Naw Safrin Sattar, Ph.D., joined Meharry Medical College as assistant professor of high-performance computing in the Computer Science and Data Science Department in the School of Applied Computational Sciences in July 2025. Dr. Sattar’s research covers high-performance computing, parallel algorithms, scalable large graph mining, big data analytics, and machine learning/deep learning at scale. She seeks to support computational scientists and researchers by developing parallel algorithms to solve computationally expensive problems and achieve optimal performance on exascale HPC systems.
With more than 10 years of experience with HPC, Dr. Sattar’s research focuses on developing scalable parallel algorithms in various application domains. She works on the scalability of neural networks on GPUs, develops prediction machine learning models for scientific domains such as material science, and uses large language models for HPC operational data analytics. She also works on mining and analysis of both static and dynamic large-scale social and information networks by designing parallel algorithms.

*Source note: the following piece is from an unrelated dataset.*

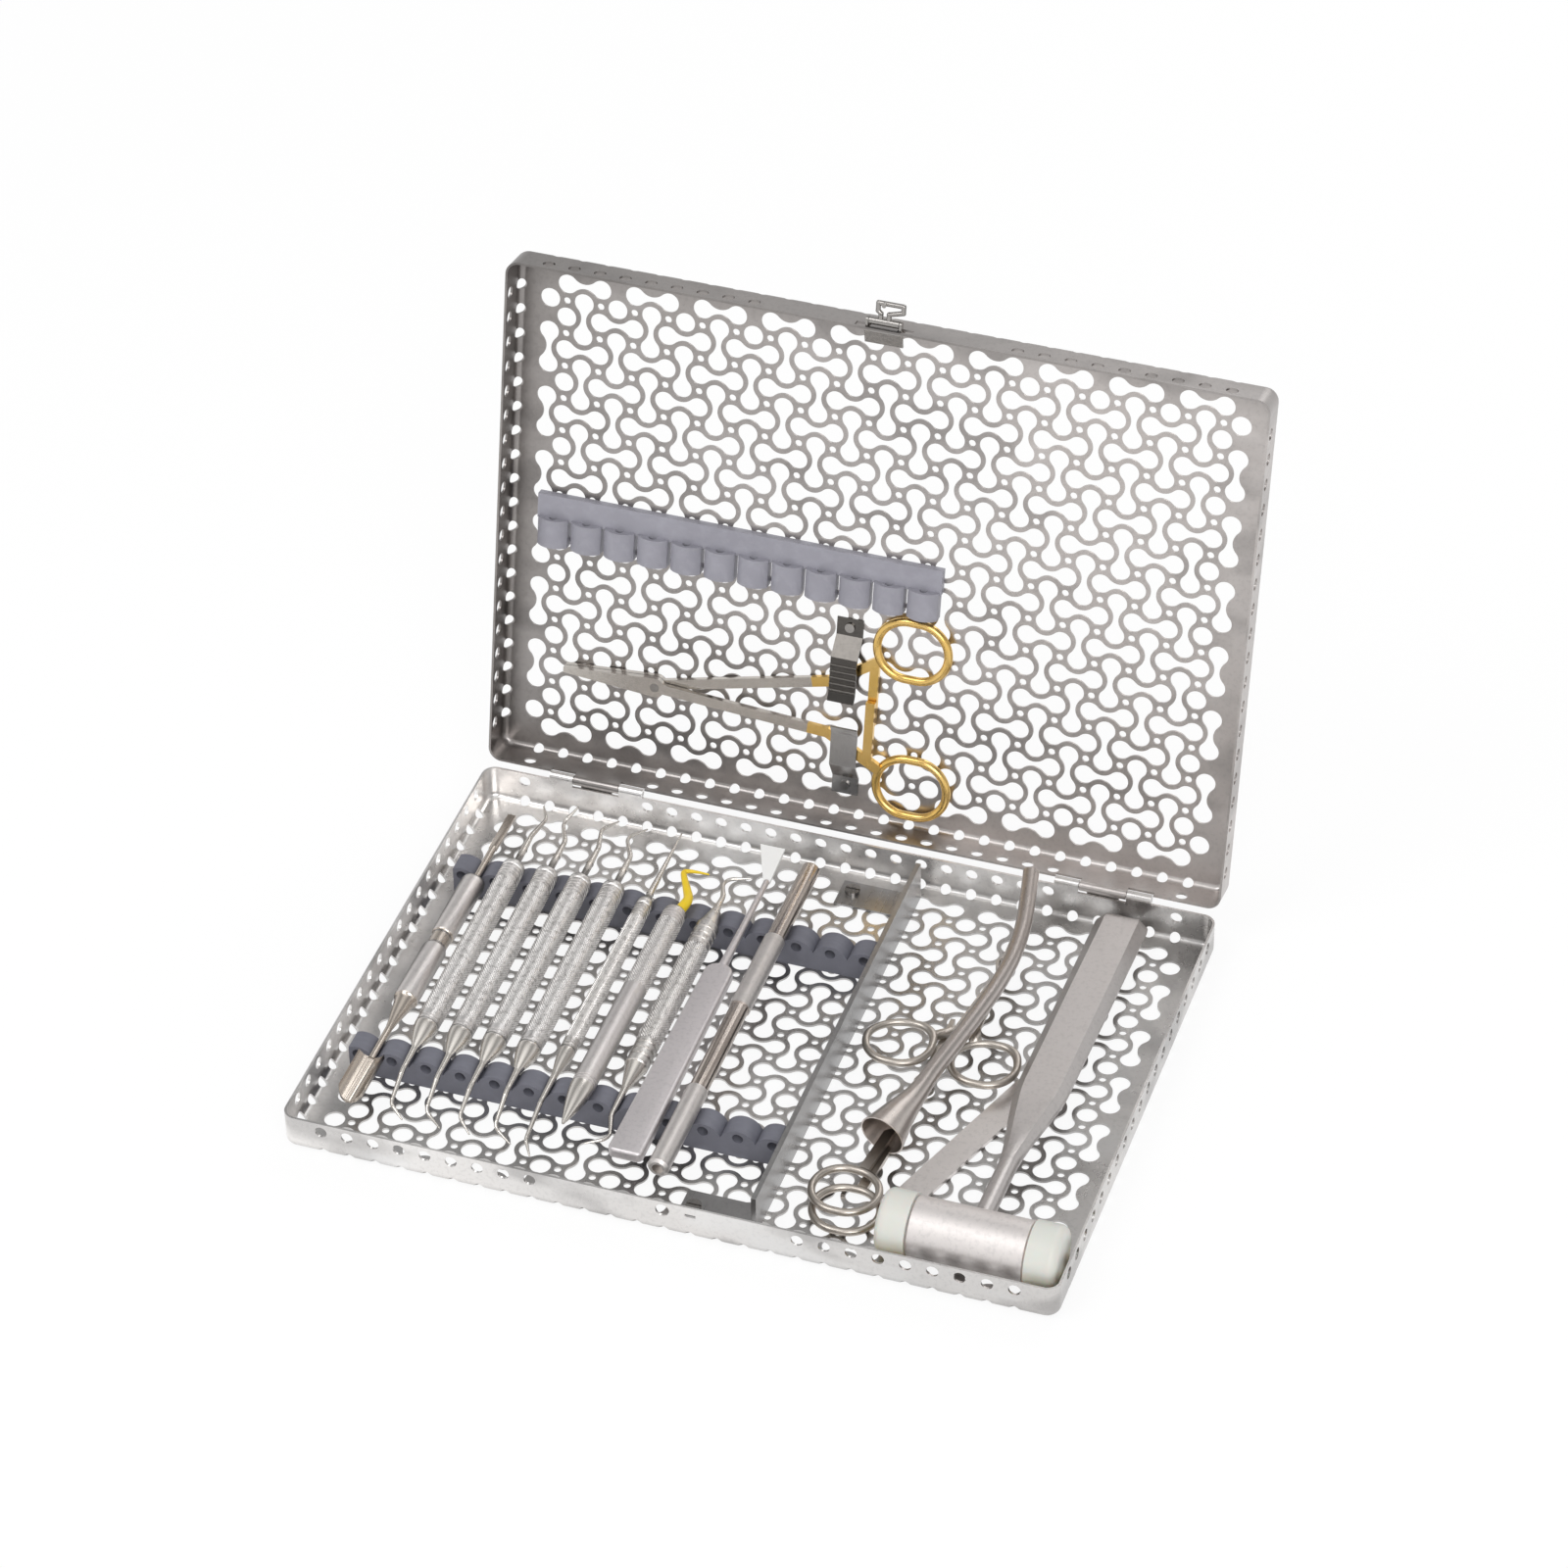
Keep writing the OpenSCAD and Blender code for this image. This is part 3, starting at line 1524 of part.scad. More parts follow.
// one half of the forceps: ring, shank, flat round the screw and jaw
module forceps_half(ring_x, ring_y, level, ring_z, bore_r) {
  pivot = [forceps_pivot_x, forceps_pivot_y];
  eye = [ring_x + ring_stretch / 2, ring_y];
  join = eye + (pivot - eye) * (ring_r / norm(pivot - eye));
  color("silver") {
    translate([ring_x, ring_y, ring_z])
      ring(ring_r, ring_wire_r, ring_stretch);
    difference() {
      translate([0, 0, level])
        linear_extrude(forceps_t) {
          strip(join, pivot, forceps_w);
          translate(pivot) {
            circle(forceps_boss_r);
            polygon([
              [-forceps_boss_r * 0.6, 0],
              [forceps_boss_r * 0.6, 0],
              [forceps_tip_w / 2, forceps_jaw],
              [-forceps_tip_w / 2, forceps_jaw]
            ]);
          }
        }
      translate([pivot[0], pivot[1], level - over])
        cylinder(h = forceps_t + 2 * over, r = bore_r);
    }
  }
}

module forceps_lower() {
  forceps_half(ring_c_x + ring_d_dx, ring_c_y + ring_d_dy, forceps_z,
    forceps_z + ring_wire_r, forceps_screw_r);
}

module forceps_upper() {
  forceps_half(ring_c_x, ring_c_y, forceps_z + forceps_t + half_gap,
    forceps_z + 3 * ring_wire_r + half_gap, forceps_screw_r + screw_play);
}

module forceps_screw() {
  color("gray")
    translate([forceps_pivot_x, forceps_pivot_y, forceps_z])
      cylinder(h = 2 * forceps_t + half_gap, r = forceps_screw_r);
}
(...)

Dr. Sattar has worked and collaborated at four Department of Energy national labs: Oak Ridge National Laboratory, Pacific Northwest National Laboratory, Lawrence Berkeley National Laboratory and Los Alamos National Laboratory. These experiences provided her with the opportunity to work on different HPC systems. Collaborating at Berkeley Lab, she developed an optimized distributed parallel algorithm for dynamic graphs, the first MPI-based distributed community detection algorithm for dynamic graphs.
Dr. Sattar was a postdoctoral research associate in the Analytics & AI Methods at Scale group at Oak Ridge National Laboratory. She worked on multiple projects, including Graph500 Benchmark on Frontier Supercomputer, Large Scale Graph Analytics for Heterogeneous Computing Platforms, and Machine Learning assisted HPC Operational Data Analytics. She worked in the National Center for Computational Sciences division at ORNL, which maintains the world’s first exascale supercomputer Frontier and facilitates HPC users and domain scientists enabling HPC in their research.
She established collaboration with Pacific Northwest National Laboratory on the Multi-GPU-based Large-Scale Graph Analytics project and is currently working on applying her developed distributed Multi-GPU algorithm on large protein data. Her collaborative work with PNNL, North Carolina State University, University of Virginia and Washington State University received the ICS’25 Best Paper Award at the ACM International Conference on Supercomputing 2025.
She mentored a post-bachelor’s and a bachelor’s student through DOE-funded internship programs for summer 2023, summer 2024, fall 2024 and spring 2025 semesters, and published several posters and a conference paper based on those internship projects. Throughout her research career, she has published 22 full-length peer-reviewed conference papers and journals, six short papers, and 17 peer-reviewed posters. Her expertise prepared her to integrate research into medical science and higher education with HPC and AI.
Her dissertation focused on distributed graph algorithms and applied machine learning in scientific domains. She has been one of the 15 recipients of the Parallel Computing Summer Research Internship at Los Alamos National Laboratory in Summer 2021. She received the Computing Sciences Research Pathways Fellowship in the student-faculty program from Lawrence Berkeley National Laboratory in Summer 2019. She also received several awards and grants to attend several research conferences and workshops funded by the National Science Foundation and other generous sponsors.
Dr. Sattar serves as a reviewer for journals published by Elsevier, Springer and MDPI. She serves as a technical committee member for ACM and IEEE conferences: Supercomputing, IPDPS, Big Data, ISC and others. She also participates in organizing tutorials and workshops at conferences.